Page 60 - Q&A 2019/2020
P. 60
Can a Home Owners’ Association impose
speeding limits and fines?
Stacey Bartlett
April 2019
“I live in a gated estate which is run as a Home Owners’ Association. The
association has recently put up 40 km/h speed warnings and has informed
the homeowners that speeding fines will be imposed for transgressions of the
speed limit. I find this quite ridiculous particularly as the general speed limit is
60 km/h. Can they do this?”
Home Owners’ Associations (HOAs) are generally quite similiar to sectional title
schemes, with residents in a community often joining together to help maintain
infrastructure and the safety and security of those living within the community.
HOAs also formulate their own rules and regulations which apply to the
homeowners living in the HOA. When living in a HOA the rules and regulations
apply to homeowners and can include aspects such as speed restrictions and Property
penalties which may be more restrictive than that of a normal public road.
In the recent Supreme Court of Appeal case of Mount Edgecombe Country
Club Estate Management Association II (RF) NPC v Singh & others, the court had
to consider whether roads within a private housing estate were ‘public roads’ as
defined in the National Road Traffic Act 93 of 1996 and whether conduct rules
ordaining a speed limit of 40 km/h within the estate, were unlawful. The KwaZulu-
Natal High Court (Pietermaritzburg) held that the roads in this particular HOA
estate were ‘public roads’ and were subject to the National Road Traffic Act and
that the HOA was usurping the role of the Transport MEC and local municipality
by drawing up their own rules and imposing fines for contravening them.
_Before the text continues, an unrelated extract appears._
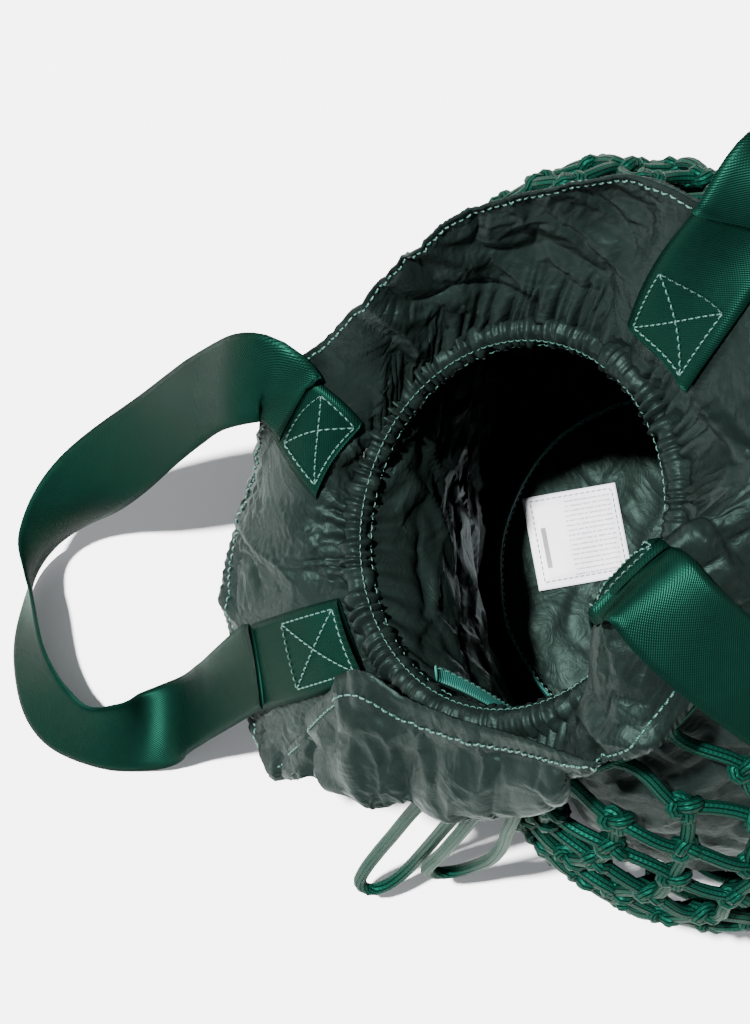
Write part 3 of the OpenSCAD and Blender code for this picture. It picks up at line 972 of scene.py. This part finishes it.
    def care_label(self) -> None:
        """The label: a square of satin that lifts a little between its corners, stitched round."""
        w, h = self.label
        n = 40
        x, y = np.meshgrid(np.linspace(0, w, n), np.linspace(0, h, n), indexing="ij")
        place = np.stack([x, y, 0 * x], -1)
        rise = (0.9 + 0.45 * Ripple(26 * MM, 41)(place)) * MM
        edge = np.minimum.reduce([x, w - x, y, h - y]) / (6 * MM)
        z = 4.7 * MM + rise * np.clip(edge, 0.25, 1)
        c, s = turn(self.label_turn)
        cx, cy = x - w / 2, y - h / 2
        p = np.stack([self.label_at[0] + cx * c - cy * s, self.label_at[1] + cx * s + cy * c, z], -1)
        obj = Sewing().grid(p, np.stack([x, y], -1)).make("label_patch")
        thicken(obj, 0.4 * MM)
        sew(obj, LABEL, "bag", "care_label")
        k = 3
        rim = np.concatenate([p[k:-k, k], p[-k, k:-k], p[k:-k, -k][::-1], p[k, k:-k][::-1]])
        above = np.broadcast_to([0.0, 0, 1], rim.shape)
        run = Sewing().grid(*stitches(rim + [0, 0, 0.3 * MM], above, 2.8 * MM, 0.25 * MM),
                            close_v=True, caps=True)
        sew(run.make("label_stitches"), THREAD, "bag")

    def build(self) -> None:
        """Makes every piece of the body."""
        self.wall()
        self.base()
        self.bindings()
        self.care_label()


# ---------------------------------------------------------------- neck and collar
@dataclass(frozen=True)
class Neck:
    """The gathered channel that the drawcord runs in."""

    tube_r: float = 7 * MM
    around: int = 720
    section: int = 20
    puckers: int = 50

    def build(self) -> None:
        """A ring whose section swells and pinches as it goes round.

        Its radius is tube_r (0.9 + swing sign(w) |w|^0.7), where w = sin(puckers a + wander + twist)
        and swing wanders between 0.06 and 0.28. It is less where the stitch lines run.
        """
        a = np.linspace(0, 360, self.around, endpoint=False)
        c, s = turn(a)
        circle = np.stack([c, s, 0 * c], -1)
        wander = Ripple(0.35, 51)(circle) * 7 + Ripple(0.12, 52)(circle) * 1.6
        f = np.arange(self.section) / self.section * 2 * np.pi
        twist = Ripple(0.2, 53)(circle)[:, None] * 0.8
        ripple = np.sin(np.radians(a)[:, None] * self.puckers + wander[:, None] + 1.3 * np.sin(f + twist))
        sharp = np.sign(ripple) * np.abs(ripple) ** 0.7
        r = self.tube_r * (0.90 + (0.17 + 0.11 * Ripple(0.25, 55)(circle)[:, None]) * sharp
                           + 0.08 * Ripple(0.03, 54)(circle)[:, None])
        r = r * (1 - 0.16 * np.exp(-((np.abs(np.sin(f)) - 0.55) ** 2) * 60))
        out = unit(FORM.neck(a) - np.array(FORM.neck_centre))
        ct, st = turn(FORM.neck_tilt)
        axis = np.array([-st, 0, ct])
        p = FORM.neck(a)[:, None] + r[..., None] * (np.cos(f)[:, None] * out[:, None]
                                                    + np.sin(f)[:, None] * axis)
        uv = np.stack(np.meshgrid(np.linspace(0, 0.7, self.around + 1),
                                  np.linspace(0, 0.044, self.section + 1), indexing="ij"), -1)
        obj = Sewing().grid(p, uv, close_u=True, close_v=True, flip=True).make("neck_ruffle")
        sew(obj, NYLON, "bag", "neck_channel")
        for k, side in enumerate((2.5, 3.6)):
            at = FORM.neck(a) + (self.tube_r * 0.93) * (np.cos(side) * out + np.sin(side) * axis)
            closed = (np.concatenate([v, v[:1]]) for v in (at, -out))
            run = stitches(*closed, 3.4 * MM, 0.26 * MM)
            sew(Sewing().grid(*run, close_v=True, caps=True).make(f"neck_stitches_{k + 1}"), THREAD, "bag")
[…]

On appeal however, the Supreme Court of Appeal, after considering the
definition of ‘public road’ and applying it to the present case, stated that an
estate is essentially a private township. In terms of the township approval the
owner had to construct all the roads in the township to the satisfaction of the
local authority. At the inception of the estate, the roads within the estate were
private roads. That never changed and the roads did not thereafter acquire the
character of public roads.
The court continued that when the respondents chose to purchase property
within the estate and become members of the HOA, they agreed to be bound
by its rules. The relationship between the HOA and the respondents is thus
contractual in nature. The conduct rules, and the restrictions imposed by them,
are private ones, entered into voluntarily when an owner elects to buy property
within the estate. By agreement, the owners of property within the estate
acknowledge that they and their invitees are only entitled to use the roads laid
out within the estate subject to the conduct rules.